Et les régimes spéciaux... des riches ?
La chronique de Jacques Julliard
Il serait évidemment «indigne» de rogner quelques avantages aux petits sans retirer quelques privilèges aux grands
Quand il s'agit des privilèges des pauvres, les riches sont intraitables. Entre les défavorisés, ils ne tolèrent ni différence ni discrimination. A l'idée que l'OS de chez Renault contribue, sans murmure, à l'avantageuse retraite du cheminot de la SNCF, leur sens de la justice s'insurge. Il faut donc au plus vite faire une nuit du 4-Août chez les petites gens, et commencer par abolir ces abominables «régimes spéciaux» de retraite qui sont injustes, dit l'UMP, et même «indignes», selon Nicolas Sarkozy. Devant tant de sollicitude, mes yeux s'embuent et mon coeur tressaille de tendresse.
Que les choses soient bien claires. Je suis, depuis 1995, favorable à la réforme des régimes spéciaux ainsi qu'à celle de la Sécurité sociale. C'est pourquoi, avec d'autres personnalités de gauche, j'ai soutenu alors le plan Juppé. Que n'avons-nous entendu, y compris ici même, de la part de cette «gauche brasero», composée d'intellos et de bobos bien décidés à résister jusqu'au dernier prolétaire ! Ce n'est donc pas aujourd'hui, quand presque tout le monde a compris le caractère inévitable de cette réforme, que je vais changer d'avis. Pour réussir, elle a besoin d'être négociée, comme le réclame François Chérèque, et même au cas par cas, comme le préconise Michel Rocard.

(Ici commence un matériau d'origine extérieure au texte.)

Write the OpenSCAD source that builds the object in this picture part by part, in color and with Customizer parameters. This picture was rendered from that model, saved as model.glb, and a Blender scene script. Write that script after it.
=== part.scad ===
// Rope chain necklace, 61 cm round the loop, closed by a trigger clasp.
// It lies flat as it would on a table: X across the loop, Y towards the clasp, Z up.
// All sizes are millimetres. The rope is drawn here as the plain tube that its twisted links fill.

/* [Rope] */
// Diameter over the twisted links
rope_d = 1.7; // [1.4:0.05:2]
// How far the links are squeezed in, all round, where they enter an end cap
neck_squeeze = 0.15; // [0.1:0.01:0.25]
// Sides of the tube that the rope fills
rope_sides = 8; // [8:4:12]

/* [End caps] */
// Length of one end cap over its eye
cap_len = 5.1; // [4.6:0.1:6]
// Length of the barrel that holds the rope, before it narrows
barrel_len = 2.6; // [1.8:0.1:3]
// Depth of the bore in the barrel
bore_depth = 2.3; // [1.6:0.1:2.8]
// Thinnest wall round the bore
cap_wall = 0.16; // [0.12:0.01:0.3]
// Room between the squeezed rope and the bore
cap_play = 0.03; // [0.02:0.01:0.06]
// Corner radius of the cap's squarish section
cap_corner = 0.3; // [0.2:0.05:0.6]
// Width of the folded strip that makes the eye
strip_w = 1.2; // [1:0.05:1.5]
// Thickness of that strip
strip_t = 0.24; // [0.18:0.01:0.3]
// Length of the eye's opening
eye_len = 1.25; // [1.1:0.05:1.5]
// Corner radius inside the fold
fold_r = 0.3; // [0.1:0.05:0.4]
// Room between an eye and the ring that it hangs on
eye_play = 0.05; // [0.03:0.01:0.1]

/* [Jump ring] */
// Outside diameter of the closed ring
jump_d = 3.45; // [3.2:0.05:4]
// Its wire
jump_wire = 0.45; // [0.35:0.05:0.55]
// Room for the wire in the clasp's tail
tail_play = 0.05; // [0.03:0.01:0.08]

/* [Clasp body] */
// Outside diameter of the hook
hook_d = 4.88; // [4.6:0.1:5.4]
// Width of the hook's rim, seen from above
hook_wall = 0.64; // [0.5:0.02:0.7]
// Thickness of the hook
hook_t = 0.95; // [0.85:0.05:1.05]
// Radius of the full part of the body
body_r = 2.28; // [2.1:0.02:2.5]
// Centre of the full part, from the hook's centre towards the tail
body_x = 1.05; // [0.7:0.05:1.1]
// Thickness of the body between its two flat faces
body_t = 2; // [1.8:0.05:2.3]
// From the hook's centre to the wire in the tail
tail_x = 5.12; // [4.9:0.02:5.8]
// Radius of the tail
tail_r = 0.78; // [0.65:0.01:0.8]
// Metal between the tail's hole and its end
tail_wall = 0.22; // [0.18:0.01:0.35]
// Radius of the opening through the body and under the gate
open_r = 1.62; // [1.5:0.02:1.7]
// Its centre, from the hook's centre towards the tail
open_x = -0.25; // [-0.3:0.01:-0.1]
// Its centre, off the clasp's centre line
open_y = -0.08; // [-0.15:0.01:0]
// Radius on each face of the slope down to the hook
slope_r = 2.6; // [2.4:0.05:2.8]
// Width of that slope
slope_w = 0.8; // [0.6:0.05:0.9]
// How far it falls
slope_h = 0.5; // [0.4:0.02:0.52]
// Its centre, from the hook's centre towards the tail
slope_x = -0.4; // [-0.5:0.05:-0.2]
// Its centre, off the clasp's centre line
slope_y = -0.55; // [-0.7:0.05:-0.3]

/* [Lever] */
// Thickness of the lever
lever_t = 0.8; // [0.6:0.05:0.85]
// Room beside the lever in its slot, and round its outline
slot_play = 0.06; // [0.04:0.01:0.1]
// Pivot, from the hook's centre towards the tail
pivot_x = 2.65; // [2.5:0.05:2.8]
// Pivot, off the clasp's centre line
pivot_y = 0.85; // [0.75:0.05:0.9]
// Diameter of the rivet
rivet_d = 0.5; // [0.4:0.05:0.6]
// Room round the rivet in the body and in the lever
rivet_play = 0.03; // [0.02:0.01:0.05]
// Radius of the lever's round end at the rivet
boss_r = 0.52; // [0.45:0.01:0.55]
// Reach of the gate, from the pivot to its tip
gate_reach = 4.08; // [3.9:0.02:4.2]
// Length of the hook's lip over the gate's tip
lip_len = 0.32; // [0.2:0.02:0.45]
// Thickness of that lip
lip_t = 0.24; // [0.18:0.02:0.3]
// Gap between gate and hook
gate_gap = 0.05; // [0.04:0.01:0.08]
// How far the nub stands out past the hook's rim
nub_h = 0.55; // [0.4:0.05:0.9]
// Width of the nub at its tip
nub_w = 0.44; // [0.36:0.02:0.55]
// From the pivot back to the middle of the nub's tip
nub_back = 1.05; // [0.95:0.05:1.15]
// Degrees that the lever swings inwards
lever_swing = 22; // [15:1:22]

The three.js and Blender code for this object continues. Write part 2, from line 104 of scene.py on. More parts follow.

Mais ! Mais, Monsieur le président de la République, quitte à vous agacer encore, je voudrais vous dire ceci : qu'il serait en effet indigne de rogner quelques avantages aux petits sans retirer quelques privilèges aux grands. Tenez, Philippe Séguin, qui préside avec talent la Cour des Comptes, vient de vous donner une bonne idée.
Il a remarqué que les stock-options ainsi que les indemnités de départ parfois monumentales dont bénéficient les grands dirigeants d'entreprise ne sont pas soumises aux cotisations sociales, alors qu'il s'agit bel et bien de revenus du travail. Un privilège dans le privilège en somme. On prétend souvent que les avantages consentis aux caciques du CAC 40 sont peut- être excessifs, mais qu'ils ne portent pas à conséquence compte tenu du petit nombre des bénéficiaires. Or remarquez bien ce qui suit. L'assujettissement des stock-options et des indemnités de départ aux cotisations sociales produirait, au dire de la Cour, environ 6,5 milliards d'euros. Ce chiffre est à rapprocher de celui du déficit des régimes spéciaux : 6,2 milliards. Concluez vous-même.
Vous tenez là une occasion en or, si j'ose dire, de vous élever au-dessus de votre électoral comme il sied au président de la République. Réduire simultanément les petits avantages et les gros privilèges authentifierait - plus que l'attribution de ministères et de postes honorifiques à des hommes de gauche en fin de carrière - ce désir d'ouverture que vous proclamez. Car jusqu'ici, tandis que vous avez fort légèrement attribué 15 milliards de gratifications à vos électeurs des classes aisées, les classes populaires n'ont reçu, en termes d'ouverture, que la perspective d'être moins remboursées en cas de maladie et d'être plus encadrées en cas de grève.
Prenez-y garde. Prenez garde à votre tropisme du côté de l'argent, que François Bayrou stigmatisait avec éloquence dimanche dernier. Il est faux que l'argent n'ait pas d'odeur. C'est le contraire qui est vrai, jam olet.
Il monte des allées du pouvoir le fumet caractéristique de l'argent-roi. En dehors de quelques intellectuels cosmétiques, il n'y a autour de vous que les grandes fortunes de ce pays. Je ne vous le reproche pas. Au moins pourriez-vous profiter de cette familiarité avec les plus opulents de nos concitoyens pour les convaincre de sacrifier un peu de leur superflu.
Certes, votre popularité reste grande. Mais elle est due à votre style plutôt qu'à vos résultats. Quand viendra l'heure de la rigueur - c'est pour bientôt, dit justement Christine Lagarde -, les Français sortiront de leur fascination. Ils n'accepteront les sacrifices que s'ils ont la certitude qu'ils sont partagés. La France n'est pas l'Amérique. La justice y est la condition de l'efficacité. Il faudra bien que vous en preniez votre parti.